A weekly entertainment series where frontier AI models compete against each other in social deduction games, strategy games, and reasoning challenges.

The Format

Every week, a new episode features a different game type. The AI models play the game, and we capture both their public statements and their private reasoning — like a reality TV confessional.

The draw isn't who wins. It's watching how each model thinks — especially when they fail, hallucinate, or try to lie.

Why?

Benchmarks show which model scores highest. ModelArena reveals how they think under pressure. Can Claude lie? Will GPT turn on its allies? Does Gemini actually reason, or just pattern-match?

Every game produces moments no leaderboard can capture.

Open Source

Everything is open source — game engine, video pipeline, website. Run custom tournaments, add new games, plug in new models.

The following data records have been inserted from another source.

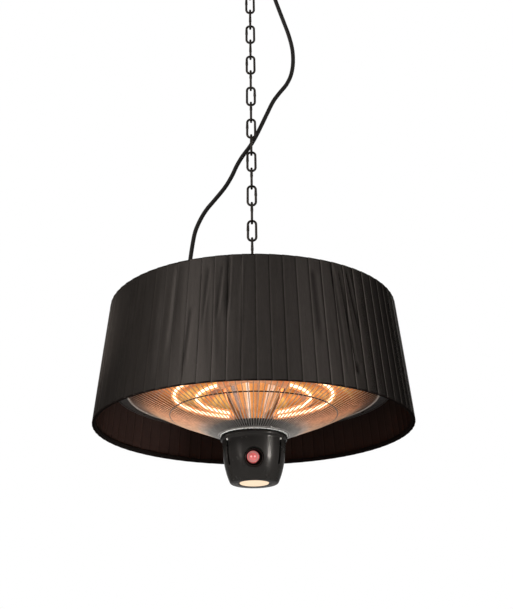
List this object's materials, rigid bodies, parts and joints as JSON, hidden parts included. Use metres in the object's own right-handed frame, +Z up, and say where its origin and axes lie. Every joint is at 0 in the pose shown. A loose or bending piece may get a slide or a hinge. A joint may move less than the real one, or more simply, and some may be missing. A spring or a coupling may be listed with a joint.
{
  "type": "hanging patio heater",
  "caption": "Round electric heater head with glowing tubes behind a wire grille, under a fabric drum shade, hung from a ceiling rose by a chain and snap hook.",
  "frame": {"origin": "middle of the ceiling plate's upper face, which lies against the ceiling", "axes": "+Z up, out of the ceiling plate's upper face; the receiver in the nose faces -Y, and +X is to the right seen from there"},
  "size_m": [0.48, 0.48, 0.963],
  "materials": {
    "zinc_steel": "zinc plated, satin",
    "black_steel": "satin black heat-proof paint",
    "polished_aluminium": "polished to a mirror",
    "grille_steel": "bright drawn wire",
    "shade_fabric": "charcoal pleated fabric",
    "satin_black_plastic": "satin black",
    "hot_tube": "quartz tube with a glowing element",
    "ceramic": "unglazed ceramic",
    "red_lens": "clear red",
    "warm_lamp": "milky diffuser",
    "circuit_board": "solder mask",
    "black_rubber": "matt"
  },
  "bodies": {
    "ceiling_mount": {"ceiling_plate": "zinc_steel", "ceiling_rose": "satin_black_plastic", "rose_nut": "zinc_steel", "ceiling_hook": "zinc_steel", "rose_gland": "black_rubber"},
    "top_link": {"chain_link_01": "zinc_steel"},
    "second_link": {"chain_link_02": "zinc_steel"},
    "chain": {"chain_link_03": "zinc_steel", "chain_link_04": "zinc_steel", "chain_link_05": "zinc_steel", "chain_link_06": "zinc_steel", "chain_link_07": "zinc_steel", "chain_link_08": "zinc_steel", "chain_link_09": "zinc_steel", "chain_link_10": "zinc_steel", "chain_link_11": "zinc_steel", "chain_link_12": "zinc_steel", "chain_link_13": "zinc_steel", "chain_link_14": "zinc_steel", "chain_link_15": "zinc_steel", "chain_link_16": "zinc_steel", "chain_link_17": "zinc_steel", "chain_link_18": "zinc_steel", "chain_link_19": "zinc_steel", "power_cord": "black_rubber"},
    "snap_hook": {"snap_hook": "zinc_steel"},
    "gate": {"snap_hook_gate": "zinc_steel"},
    "heater": {"eye_bolt": "zinc_steel", "eye_nut": "zinc_steel", "shade_fabric": "shade_fabric", "shade_top_ring": "black_steel", "shade_bottom_ring": "black_steel", "shade_spider": "black_steel", "housing": "black_steel", "flange_ring": "black_steel", "reflector": "polished_aluminium", "grille": "grille_steel", "grille_collar": "polished_aluminium", "inner_plate": "black_steel", "center_column": "polished_aluminium", "heating_tube_outer_right": "hot_tube", "heating_tube_outer_left": "hot_tube", "heating_tube_inner_right": "hot_tube", "heating_tube_inner_left": "hot_tube", "tube_holder_rear": "ceramic", "tube_holder_front": "ceramic", "nose_housing": "satin_black_plastic", "nose_base": "satin_black_plastic", "nose_screw_left": "zinc_steel", "nose_screw_right": "zinc_steel", "led_lens": "warm_lamp", "led_board": "circuit_board", "control_board": "circuit_board", "receiver_bezel": "satin_black_plastic", "receiver_lens": "red_lens", "terminal_block": "ceramic", "thermal_cutout": "zinc_steel", "cable_gland": "black_rubber", "strain_relief": "black_rubber"}
  },
  "joints": [
    {"name": "chain_swing_front", "type": "hinge", "parent": "ceiling_mount", "child": "top_link", "pos_m": [0, 0, -0.058], "axis": [1, 0, 0], "range_deg": [-30, 30], "deforming": ["power_cord"]},
    {"name": "chain_swing_side", "type": "hinge", "parent": "top_link", "child": "second_link", "pos_m": [0, 0, -0.0895], "axis": [0, 1, 0], "range_deg": [-30, 30]},
    {"name": "chain_twist", "type": "hinge", "parent": "second_link", "child": "chain", "pos_m": [0, 0, -0.1215], "axis": [0, 0, 1], "range_deg": [-30, 30]},
    {"name": "snap_hook_swing", "type": "hinge", "parent": "chain", "child": "snap_hook", "pos_m": [0, 0, -0.6655], "axis": [0, -1, 0], "range_deg": [-30, 30]},
    {"name": "heater_tilt", "type": "hinge", "parent": "snap_hook", "child": "heater", "pos_m": [0, 0, -0.7057], "axis": [-1, 0, 0], "range_deg": [-30, 30]},
    {"name": "snap_hook_gate", "type": "hinge", "parent": "snap_hook", "child": "gate", "pos_m": [0.007, 0, -0.6926], "axis": [0, -1, 0], "range_deg": [0, 18], "stiffness_Nm_per_rad": 0.05, "springref_deg": -11.46}
  ]
}
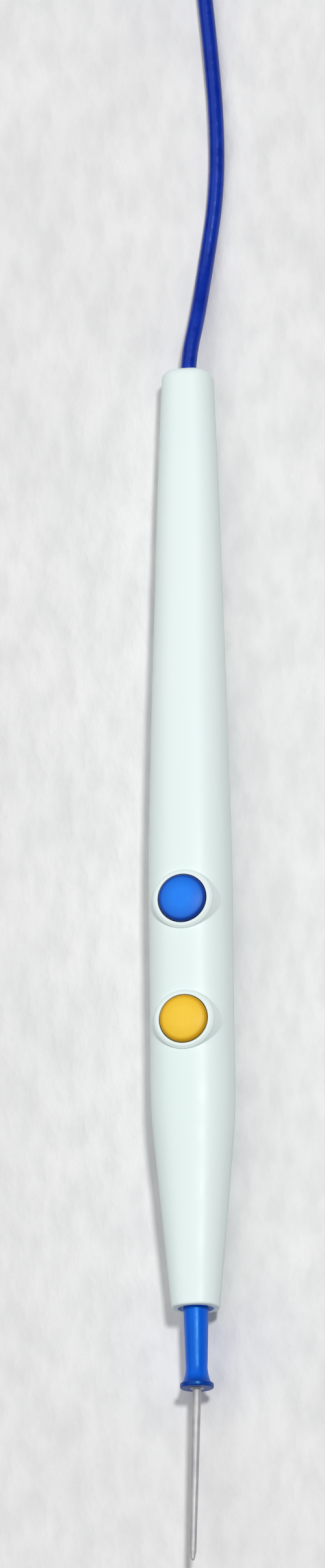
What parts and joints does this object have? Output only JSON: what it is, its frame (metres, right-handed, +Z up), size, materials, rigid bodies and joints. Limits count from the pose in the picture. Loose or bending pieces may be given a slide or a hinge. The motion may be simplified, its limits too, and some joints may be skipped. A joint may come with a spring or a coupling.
{
  "type": "electrosurgical pencil",
  "caption": "Hand-held electrosurgical pencil: slim two-shell handle with cut and coagulate buttons, needle electrode in a sleeve, thin cord and pin plug.",
  "frame": {"origin": "on the surface it lies on, under the middle of the pencil from needle tip to the back of the handle", "axes": "+Y along the pencil from the needle toward the cord, +Z up through the buttons, +X to the right seen from the tip end"},
  "size_m": [0.04, 0.4674, 0.0204],
  "materials": {
    "handle_plastic": "pale mint moulded plastic, satin gloss",
    "yellow_plastic": "yellow moulded plastic",
    "blue_plastic": "bright blue moulded plastic",
    "sleeve_plastic": "blue insulating plastic, smooth",
    "needle_steel": "drawn stainless steel",
    "dome_steel": "sprung stainless steel",
    "socket_brass": "turned brass",
    "strip_brass": "stamped brass",
    "board_laminate": "green glass-fibre laminate",
    "lead_red": "red wire insulation",
    "lead_yellow": "yellow wire insulation",
    "lead_blue": "blue wire insulation",
    "cord_jacket": "deep blue flexible vinyl, glossy",
    "anchor_rubber": "blue flexible vinyl",
    "tie_plastic": "white coated wire tie",
    "pin_brass": "nickel-plated brass"
  },
  "bodies": {
    "handle": {"lower_shell": "handle_plastic", "upper_shell": "handle_plastic", "cut_dome": "dome_steel", "coag_dome": "dome_steel", "switch_board": "board_laminate", "electrode_socket": "socket_brass", "contact_strip": "strip_brass", "active_lead": "lead_red", "cut_lead": "lead_yellow", "coag_lead": "lead_blue", "cord_grommet": "anchor_rubber", "cord": "cord_jacket", "cord_hank": "cord_jacket", "cord_tail": "cord_jacket", "hank_tie": "tie_plastic", "plug_upper_shell": "handle_plastic", "plug_lower_shell": "handle_plastic", "plug_strain_relief": "anchor_rubber", "active_pin": "pin_brass", "cut_pin": "pin_brass", "coag_pin": "pin_brass"},
    "cut_key": {"cut_button": "yellow_plastic"},
    "coag_key": {"coag_button": "blue_plastic"},
    "electrode": {"electrode_sleeve": "sleeve_plastic", "electrode_needle": "needle_steel"}
  },
  "joints": [
    {"name": "cut_press", "type": "slide", "parent": "handle", "child": "cut_key", "axis": [0, 0, -1], "range_m": [0, 0.0005], "stiffness_N_per_m": 600, "deforming": ["cut_dome"]},
    {"name": "coag_press", "type": "slide", "parent": "handle", "child": "coag_key", "axis": [0, 0, -1], "range_m": [0, 0.0005], "stiffness_N_per_m": 600, "deforming": ["coag_dome"]},
    {"name": "electrode_pull", "type": "slide", "parent": "handle", "child": "electrode", "axis": [0, -1, 0], "range_m": [0, 0.036]}
  ]
}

github.com/shadmau/modelArena
THE FIGHTERS
🧠
Claude
Anthropic
Careful, diplomatic, analytically sharp. Struggles with deception due to honesty training.
GPT
OpenAI
Bold, confident, aggressive in accusations. Best liar in the arena so far.
💎
Gemini
Google
Analytical, pattern-matching, methodical. Best detective rate of all fighters.
🔮
DeepSeek
DeepSeek
Mysterious, calculated, hard to read. Inconsistent but capable of brilliance.
🦙
Llama
Meta (Groq)
The open-source underdog. Scrappy, unpredictable. Often the first target.